- _WHAT YOU ARE ASKED TO DO_
Print verbatim the opening line of the material and every subsequent line through the one containing "return (x *".
======== GIVEN DATA ========
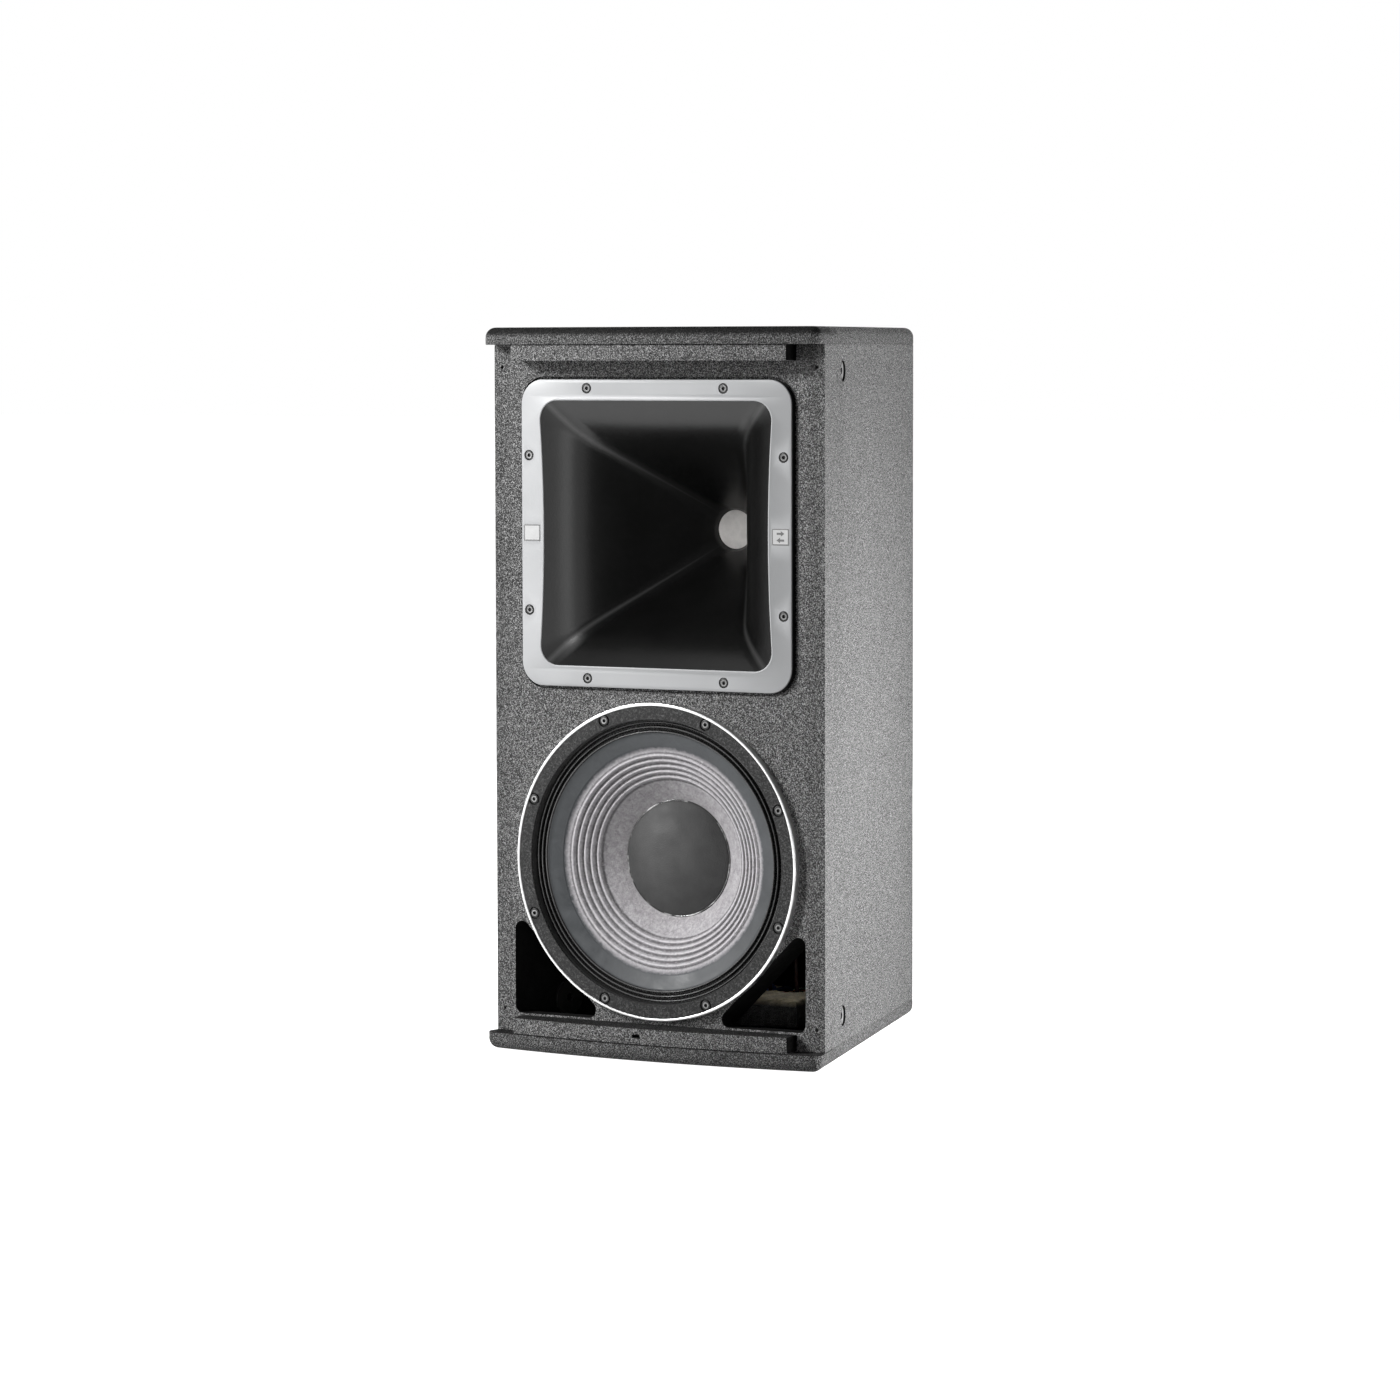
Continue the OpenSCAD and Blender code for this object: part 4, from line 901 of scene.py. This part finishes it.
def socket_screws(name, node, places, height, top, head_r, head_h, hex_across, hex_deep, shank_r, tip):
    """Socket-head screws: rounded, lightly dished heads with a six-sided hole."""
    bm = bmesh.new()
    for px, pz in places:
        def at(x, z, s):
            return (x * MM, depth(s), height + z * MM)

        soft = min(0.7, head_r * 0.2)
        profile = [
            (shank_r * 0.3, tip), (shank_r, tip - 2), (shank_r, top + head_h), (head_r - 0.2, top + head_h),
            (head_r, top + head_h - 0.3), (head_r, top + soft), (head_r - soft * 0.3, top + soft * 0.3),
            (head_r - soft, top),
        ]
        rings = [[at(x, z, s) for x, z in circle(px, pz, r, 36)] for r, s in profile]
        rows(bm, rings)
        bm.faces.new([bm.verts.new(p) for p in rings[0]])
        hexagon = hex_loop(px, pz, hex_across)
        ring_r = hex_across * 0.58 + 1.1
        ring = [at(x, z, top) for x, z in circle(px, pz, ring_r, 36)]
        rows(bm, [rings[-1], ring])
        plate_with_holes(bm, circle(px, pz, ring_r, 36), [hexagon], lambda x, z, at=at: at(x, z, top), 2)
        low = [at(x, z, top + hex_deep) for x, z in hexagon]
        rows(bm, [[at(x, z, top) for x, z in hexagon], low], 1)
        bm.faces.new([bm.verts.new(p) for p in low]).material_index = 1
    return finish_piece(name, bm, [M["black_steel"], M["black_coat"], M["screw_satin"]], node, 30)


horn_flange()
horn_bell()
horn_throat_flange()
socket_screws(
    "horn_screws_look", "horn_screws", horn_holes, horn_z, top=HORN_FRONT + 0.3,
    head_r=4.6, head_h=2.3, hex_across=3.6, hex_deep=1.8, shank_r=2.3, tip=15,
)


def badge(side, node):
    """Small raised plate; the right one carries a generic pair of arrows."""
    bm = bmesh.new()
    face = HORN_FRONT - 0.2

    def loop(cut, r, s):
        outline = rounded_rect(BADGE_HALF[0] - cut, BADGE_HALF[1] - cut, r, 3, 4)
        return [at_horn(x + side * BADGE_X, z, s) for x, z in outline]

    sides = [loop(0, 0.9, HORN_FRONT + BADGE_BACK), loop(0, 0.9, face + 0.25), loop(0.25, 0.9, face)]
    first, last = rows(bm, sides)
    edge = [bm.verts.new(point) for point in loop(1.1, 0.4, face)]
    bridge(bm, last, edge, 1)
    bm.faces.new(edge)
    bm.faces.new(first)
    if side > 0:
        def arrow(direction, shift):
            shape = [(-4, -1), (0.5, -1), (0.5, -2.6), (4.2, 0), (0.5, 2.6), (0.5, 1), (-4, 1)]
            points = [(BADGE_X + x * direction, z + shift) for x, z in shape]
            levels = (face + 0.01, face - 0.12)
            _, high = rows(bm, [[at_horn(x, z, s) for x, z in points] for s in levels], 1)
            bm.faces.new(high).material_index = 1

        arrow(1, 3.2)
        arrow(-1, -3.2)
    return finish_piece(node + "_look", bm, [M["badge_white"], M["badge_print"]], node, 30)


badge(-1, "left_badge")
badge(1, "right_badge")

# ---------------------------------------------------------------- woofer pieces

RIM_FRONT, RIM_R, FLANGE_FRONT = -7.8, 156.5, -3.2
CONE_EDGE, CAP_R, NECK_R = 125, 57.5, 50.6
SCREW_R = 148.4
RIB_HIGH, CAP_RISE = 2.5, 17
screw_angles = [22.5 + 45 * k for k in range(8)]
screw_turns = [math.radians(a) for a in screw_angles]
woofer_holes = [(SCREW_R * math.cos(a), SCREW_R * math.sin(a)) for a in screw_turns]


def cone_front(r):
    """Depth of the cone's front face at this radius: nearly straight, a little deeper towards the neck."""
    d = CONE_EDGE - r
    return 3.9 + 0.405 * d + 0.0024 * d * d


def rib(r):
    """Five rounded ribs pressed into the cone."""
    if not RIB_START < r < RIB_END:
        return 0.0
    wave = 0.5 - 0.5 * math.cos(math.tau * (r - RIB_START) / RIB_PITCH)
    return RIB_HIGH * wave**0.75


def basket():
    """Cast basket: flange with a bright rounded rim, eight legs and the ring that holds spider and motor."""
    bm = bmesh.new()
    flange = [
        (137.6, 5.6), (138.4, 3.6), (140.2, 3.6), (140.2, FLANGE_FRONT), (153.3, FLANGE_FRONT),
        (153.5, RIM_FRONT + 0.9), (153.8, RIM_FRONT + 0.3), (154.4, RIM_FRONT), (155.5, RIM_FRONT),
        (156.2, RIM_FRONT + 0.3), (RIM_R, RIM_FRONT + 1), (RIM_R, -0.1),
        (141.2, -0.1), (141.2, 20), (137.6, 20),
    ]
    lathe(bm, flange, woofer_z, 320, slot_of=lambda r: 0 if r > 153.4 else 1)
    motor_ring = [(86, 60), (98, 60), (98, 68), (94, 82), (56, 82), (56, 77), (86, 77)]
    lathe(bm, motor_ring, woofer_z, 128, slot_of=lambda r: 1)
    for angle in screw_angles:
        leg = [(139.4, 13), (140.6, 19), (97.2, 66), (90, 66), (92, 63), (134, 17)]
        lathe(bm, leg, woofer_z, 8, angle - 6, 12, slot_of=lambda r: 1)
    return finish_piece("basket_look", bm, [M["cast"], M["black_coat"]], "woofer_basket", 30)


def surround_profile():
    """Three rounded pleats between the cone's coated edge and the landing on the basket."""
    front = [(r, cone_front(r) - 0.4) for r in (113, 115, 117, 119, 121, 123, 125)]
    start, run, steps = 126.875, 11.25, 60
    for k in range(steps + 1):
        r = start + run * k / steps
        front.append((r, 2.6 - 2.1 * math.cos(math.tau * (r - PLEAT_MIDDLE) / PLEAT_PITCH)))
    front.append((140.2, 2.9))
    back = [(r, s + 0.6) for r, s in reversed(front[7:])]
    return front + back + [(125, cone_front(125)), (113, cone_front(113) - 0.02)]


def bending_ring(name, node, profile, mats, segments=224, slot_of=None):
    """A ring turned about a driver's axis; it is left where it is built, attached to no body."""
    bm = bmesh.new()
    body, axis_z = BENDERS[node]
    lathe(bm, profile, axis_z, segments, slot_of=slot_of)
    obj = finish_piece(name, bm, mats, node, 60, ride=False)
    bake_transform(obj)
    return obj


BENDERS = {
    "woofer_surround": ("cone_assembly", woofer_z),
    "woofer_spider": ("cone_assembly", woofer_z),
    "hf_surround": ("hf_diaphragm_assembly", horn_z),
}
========
- _SOLVED EXERCISE_
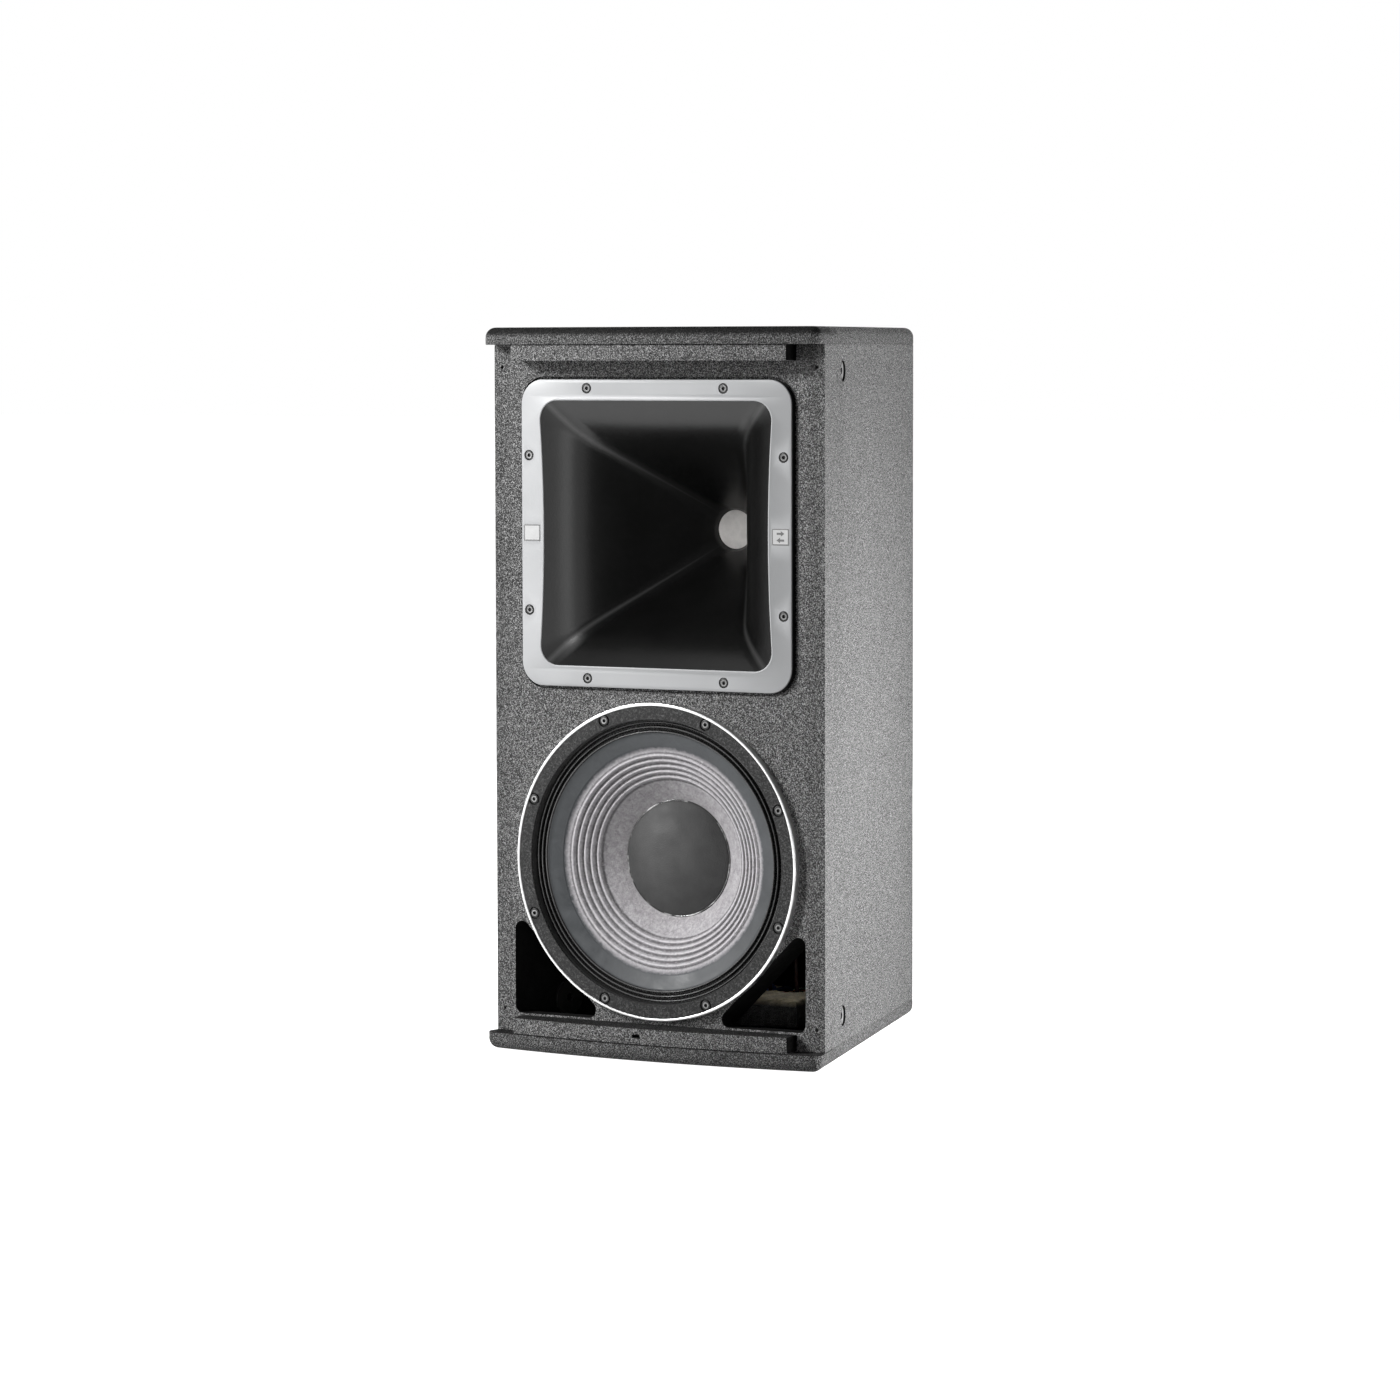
Continue the OpenSCAD and Blender code for this object: part 4, from line 901 of scene.py. This part finishes it.
def socket_screws(name, node, places, height, top, head_r, head_h, hex_across, hex_deep, shank_r, tip):
    """Socket-head screws: rounded, lightly dished heads with a six-sided hole."""
    bm = bmesh.new()
    for px, pz in places:
        def at(x, z, s):
            return (x * MM, depth(s), height + z * MM)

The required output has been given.